Yes, we have long tried to tie this great territory and its towns all together. In a very real and much larger sense, though, the waters had already done that, and had long done that — for they and whatever they touch are a unity and always have been, which is precisely what Rachel Carson meant by sound country, lo these 75 years ago. Ours is a vaulted, connected world of inland sea and sky, a great wide open, of lowlands low whether settled or wild. This world all up and down the way beckons us for a first time, or invites us back again and again, to break bread and stay awhile, to stride or ride right out into it, to come to harbor and rest, and above all to partake of the enormous, open-hearted, sound-country spirit running slam through it and its people — the enduring spirit of eastern North Carolina generosity and fellowship and helpfulness, the very soul of this serenade.
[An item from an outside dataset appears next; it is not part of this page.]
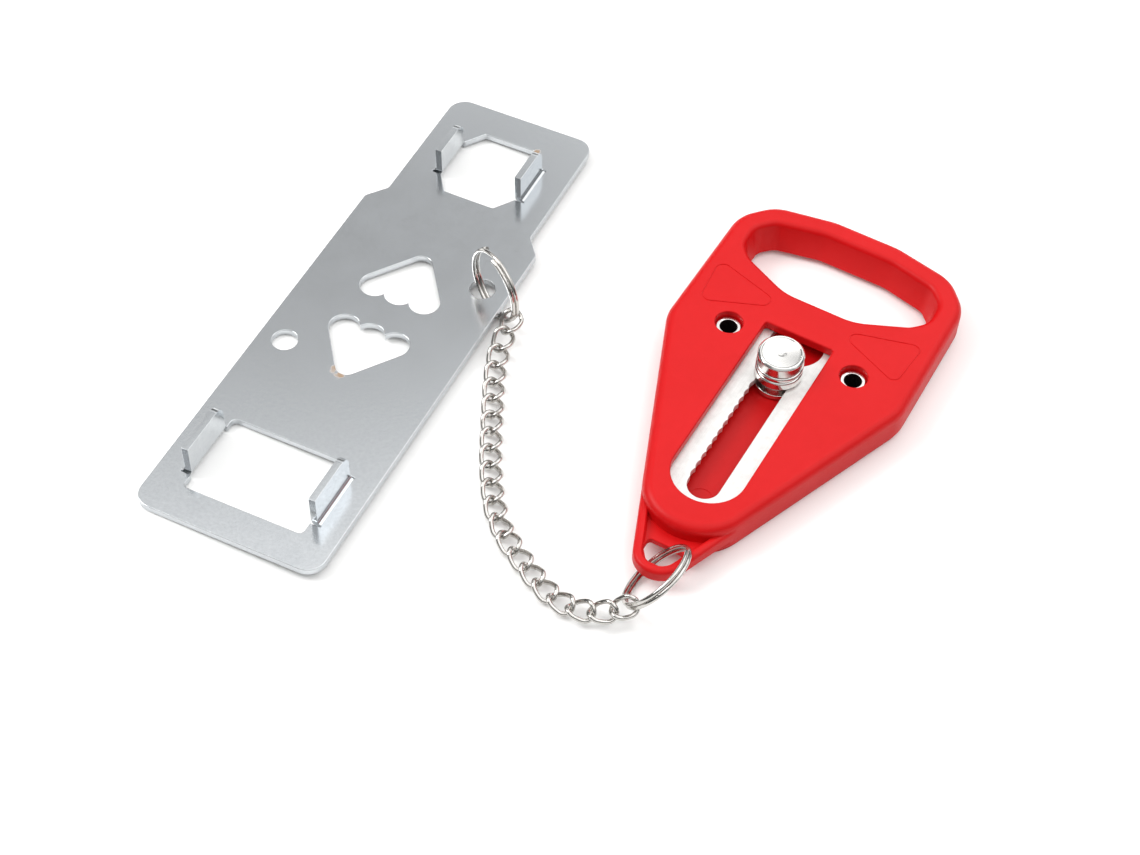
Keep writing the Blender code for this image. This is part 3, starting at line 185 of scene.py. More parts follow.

Wherever one goes, one is buoyed, even moved, by the almost incredible affection folks have for even the tiniest of spots: for a picnic table in the pines at New Bern’s Union Point, or at Bonner’s Point in Bath; for a tent-camping platform lodged between several cypresses on a hidden lake just off the Albemarle’s southern shore; for an oyster bar on a side street in Williamston on the Roanoke, or one in Windsor on the Cashie; for an old-time chowder-house on the waterway at Sneads Ferry; for a fading island’s shell-beach at the top of Core Sound.
Whose heart could fail to be touched by the sweet longing for home that a Hyde County fishing village native once expressed to his Washington County friend, when both of them were attending an end-of-meeting soiree at the Top of the Mark bistro, high above San Francisco? The man from Washington County saw his comrade from Hyde off by himself, quietly staring into space through a 19th-floor window, and took his friend’s solitary stance for aloofness or even sadness, and went to comfort him, saying, “You all right, Bill?”
“Oh, yeah, I’m fine,” the Hyde Countian replied wistfully. “I was just looking out over the lights of the city, the bay, the Golden Gate Bridge and all, and I just couldn’t help but think — this is a long way from Engelhard.”